Als het bovenstaande overzicht één ding duidelijk maakt, is het dat de bovengenoemde politieke overtuigingen niet kunnen worden aangehangen in naam van ‘de wetenschap’. Over alle hierboven genoemde vragen bestaat een breed palet aan wetenschappelijke antwoorden en perspectieven. Zeker worden sommige antwoorden en perspectieven veel vaker gehoord dan andere. Maar zelfs al is de verdeling zeer ongelijk, dan nog zijn we niet gerechtigd om van ‘consensus’ te spreken. We mogen nooit vergeten dat de vooruitgang van de wetenschap in de afgelopen eeuwen opvallend vaak het gevolg was van theorieën die aanvankelijk door vrijwel de gehele wetenschappelijke wereld verworpen werden. Dat geldt voor het heliocentrisme evenzeer als voor het bestaan van atomen, en voor continentverschuiving evenzeer als voor de relativiteitstheorie. En al zijn afwijkende opvattingen natuurlijk niet altijd waar of waardevol, toch is het in groot belang van de wetenschap zelf om ze niet bij voorbaat uit te sluiten.

De dupe van de politieke ideologisering zijn alle wetenschappers met opvattingen die van het dominante paradigma afwijken. Voor het openlijk uiten van zulke opvattingen is inmiddels vaak veel moed vereist. Maar de grootste dupe zijn misschien nog wel de studenten. De meeste van de genoemde politieke credo’s schetsen het beeld van een snel naderende catastrofe of een diepgeworteld sociaal onrecht dat onze hele maatschappij doordrenkt. Wie deze stellingen als onbetwistbare waarheden aan studenten presenteert, voedt in hen de overtuiging dat er maar weinig is om voor te leven. Zo creëer je een voedingsbodem voor cynisme, uitzichtloosheid en depressie.

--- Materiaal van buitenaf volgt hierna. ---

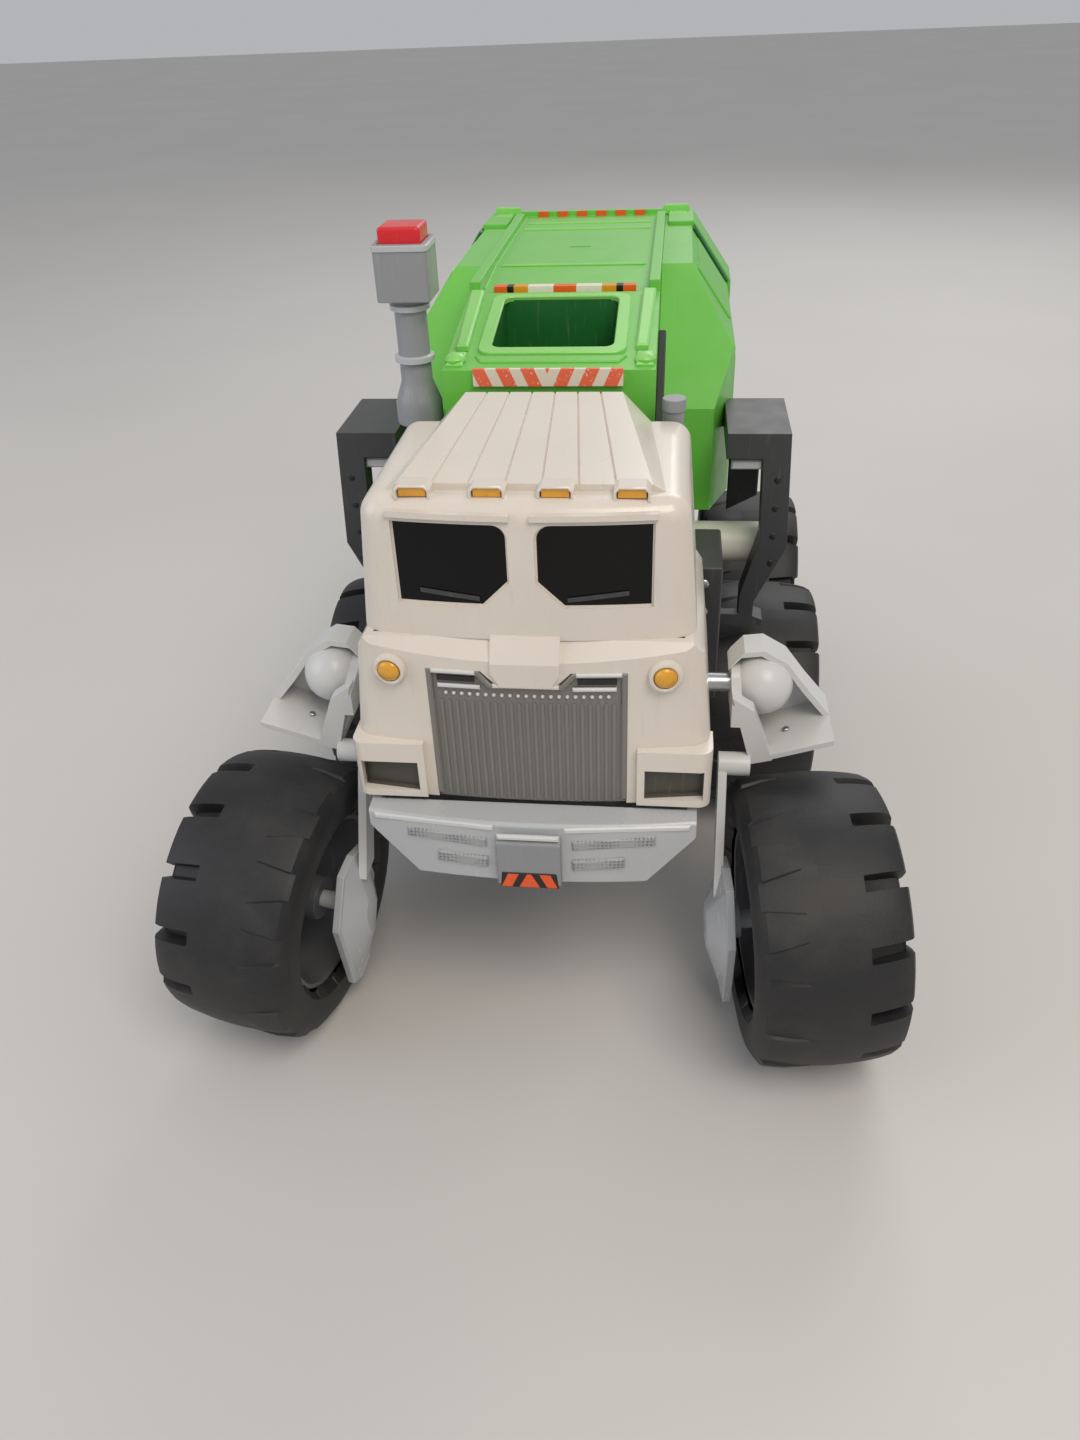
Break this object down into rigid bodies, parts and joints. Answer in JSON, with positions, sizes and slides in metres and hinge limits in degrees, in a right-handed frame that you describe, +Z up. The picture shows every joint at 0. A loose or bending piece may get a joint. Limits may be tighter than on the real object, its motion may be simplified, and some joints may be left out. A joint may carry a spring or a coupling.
{
  "type": "toy refuse truck",
  "caption": "Toy refuse truck that rears up on its wheel truck, with arm-mounted front wheels, nodding cab, dropping jaw, hopper mouth, tailgate and push button on its stack.",
  "frame": {"origin": "on the floor, under the middle of the toy", "axes": "+Z up, the truck faces -Y, +X is its own left side"},
  "size_m": [0.3087, 0.4321, 0.322],
  "materials": {
    "frame_grey": "moulded, dark grey",
    "body_green": "moulded, lime green",
    "liner_green": "moulded, dark green",
    "cab_cream": "moulded, cream",
    "light_grey": "moulded, light grey",
    "bumper_grey": "moulded, mid grey",
    "grille_grey": "moulded, warm grey",
    "tyre": "matt black rubber",
    "rim_grey": "moulded, silver grey",
    "window_black": "polished black",
    "amber": "translucent amber",
    "orange": "printed orange",
    "red_button": "moulded, red",
    "black_plastic": "moulded, black",
    "white_plastic": "natural nylon",
    "steel": "drawn steel",
    "cell_wrap": "foil-wrapped dry cells",
    "board": "circuit board laminate"
  },
  "bodies": {
    "chassis": {"chassis_tub": "frame_grey", "battery_door": "frame_grey", "door_screws": "steel", "batteries": "cell_wrap", "drive_gearbox": "white_plastic", "drive_motor": "steel", "circuit_board": "board", "speaker": "black_plastic", "neck_frame": "frame_grey", "shoulder_shaft": "steel", "chassis_cheeks": "frame_grey", "hip_brackets": "frame_grey", "hip_bushes": "white_plastic", "hull_side_left": "body_green", "hull_side_right": "body_green", "hull_roof": "body_green", "tail_markers": "orange", "hopper_housing": "body_green", "hopper_liner": "liner_green", "bin_floor": "liner_green", "hazard_lip": "orange", "light_bar": "amber", "side_struts": "black_plastic", "stack_pipe": "bumper_grey", "stack_box": "bumper_grey", "stub_pipe": "bumper_grey"},
    "button": {"stack_button": "red_button"},
    "tailgate": {"tailgate": "body_green"},
    "cab": {"cab_shell": "cab_cream", "window_panes": "window_black", "wipers": "black_plastic", "grille": "grille_grey", "headlamp_lenses": "amber", "corner_vents": "cab_cream", "roof_lamps": "amber", "roof_deflector": "cab_cream", "jaw_pins": "steel"},
    "jaw": {"bumper": "bumper_grey", "bumper_block": "grille_grey"},
    "truck": {"truck_cross_shaft": "steel", "truck_beams": "frame_grey", "rear_axles": "steel"},
    "arm_left": {"fender_left": "light_grey", "arm_link_left": "light_grey", "hub_plate_left": "light_grey"},
    "front_wheel_left": {"front_tyre_left": "tyre", "front_rim_left": "rim_grey"},
    "mid_wheel_left": {"mid_tyre_left": "tyre", "mid_rim_left": "rim_grey"},
    "rear_wheel_left": {"rear_tyre_left": "tyre", "rear_rim_left": "rim_grey"},
    "arm_right": {"fender_right": "light_grey", "arm_link_right": "light_grey", "hub_plate_right": "light_grey"},
    "front_wheel_right": {"front_tyre_right": "tyre", "front_rim_right": "rim_grey"},
    "mid_wheel_right": {"mid_tyre_right": "tyre", "mid_rim_right": "rim_grey"},
    "rear_wheel_right": {"rear_tyre_right": "tyre", "rear_rim_right": "rim_grey"}
  },
  "joints": [
    {"name": "button_press", "type": "slide", "parent": "chassis", "child": "button", "axis": [0, 0, -1], "range_m": [0, 0.003], "stiffness_N_per_m": 350, "springref_m": -0.002},
    {"name": "tailgate_swing", "type": "hinge", "parent": "chassis", "child": "tailgate", "pos_m": [0, 0.2086, 0.27], "axis": [1, 0, 0], "range_deg": [0, 75]},
    {"name": "cab_nod", "type": "hinge", "parent": "chassis", "child": "cab", "pos_m": [0, -0.11, 0.153], "axis": [1, 0, 0], "range_deg": [0, 25]},
    {"name": "jaw_open", "type": "hinge", "parent": "cab", "child": "jaw", "pos_m": [0, -0.092, 0.136], "axis": [1, 0, 0], "range_deg": [0, 20]},
    {"name": "stand_up", "type": "hinge", "parent": "chassis", "child": "truck", "pos_m": [0, 0.089, 0.08], "axis": [1, 0, 0], "range_deg": [0, 45]},
    {"name": "arm_left_swing", "type": "hinge", "parent": "chassis", "child": "arm_left", "pos_m": [0.092, -0.11, 0.153], "axis": [-1, 0, 0], "range_deg": [-15, 80]},
    {"name": "front_wheel_left_spin", "type": "hinge", "parent": "arm_left", "child": "front_wheel_left", "pos_m": [0.1155, -0.153, 0.0623], "axis": [0.9926, 0.1131, 0.0436], "continuous": true},
    {"name": "mid_wheel_left_spin", "type": "hinge", "parent": "truck", "child": "mid_wheel_left", "pos_m": [0.101, 0.025, 0.062], "axis": [1, 0, 0], "continuous": true},
    {"name": "rear_wheel_left_spin", "type": "hinge", "parent": "truck", "child": "rear_wheel_left", "pos_m": [0.101, 0.153, 0.062], "axis": [1, 0, 0], "continuous": true},
    {"name": "arm_right_swing", "type": "hinge", "parent": "chassis", "child": "arm_right", "pos_m": [-0.092, -0.11, 0.153], "axis": [-1, 0, 0], "range_deg": [-15, 80]},
    {"name": "front_wheel_right_spin", "type": "hinge", "parent": "arm_right", "child": "front_wheel_right", "pos_m": [-0.118, -0.153, 0.0623], "axis": [-0.9846, 0.156, 0.0785], "continuous": true},
    {"name": "mid_wheel_right_spin", "type": "hinge", "parent": "truck", "child": "mid_wheel_right", "pos_m": [-0.101, 0.025, 0.062], "axis": [1, 0, 0], "continuous": true},
    {"name": "rear_wheel_right_spin", "type": "hinge", "parent": "truck", "child": "rear_wheel_right", "pos_m": [-0.101, 0.153, 0.062], "axis": [1, 0, 0], "continuous": true}
  ],
  "couplings": [
    {"joint": "rear_wheel_right_spin", "follows": "rear_wheel_left_spin", "ratio": 1},
    {"joint": "mid_wheel_left_spin", "follows": "rear_wheel_left_spin", "ratio": 1},
    {"joint": "mid_wheel_right_spin", "follows": "rear_wheel_left_spin", "ratio": 1}
  ]
}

En wek je de illusie dat radicaal activisme het enige alternatief zou zijn.

Met klem doen wij dan ook een drievoudige oproep aan de Nederlandse universiteiten en aan alle andere wetenschappelijke instituties:
1) Zie er actief op toe dat de veelzijdigheid van het wetenschappelijk debat in zowel onderzoek als onderwijs gereflecteerd wordt.
2) Betracht uiterste zelfkritiek in het onderscheiden van maatschappelijke betrokkenheid en politieke vooringenomenheid.
3) Maak afwijkende perspectieven nooit bij voorbaat verdacht, maar koester ze als belangrijke toetsstenen in het proces van waarheidsvinding.

Deze drie punten komen samen in Albert Einsteins beroemde uitspraak dat ‘the right to search for truth implies also a duty: one must not conceal any part of what one has recognized to be true’. Alleen door volledige openheid te betrachten kan de universiteit haar wetenschappelijke roeping waarmaken en haar studenten opleiden tot daadwerkelijk kritische burgers; burgers die bevrijd zijn van tunnelvisies van welke aard dan ook, en die in staat zijn om over een breed spectrum aan wetenschappelijke opvattingen een beredeneerd en autonoom oordeel te vellen.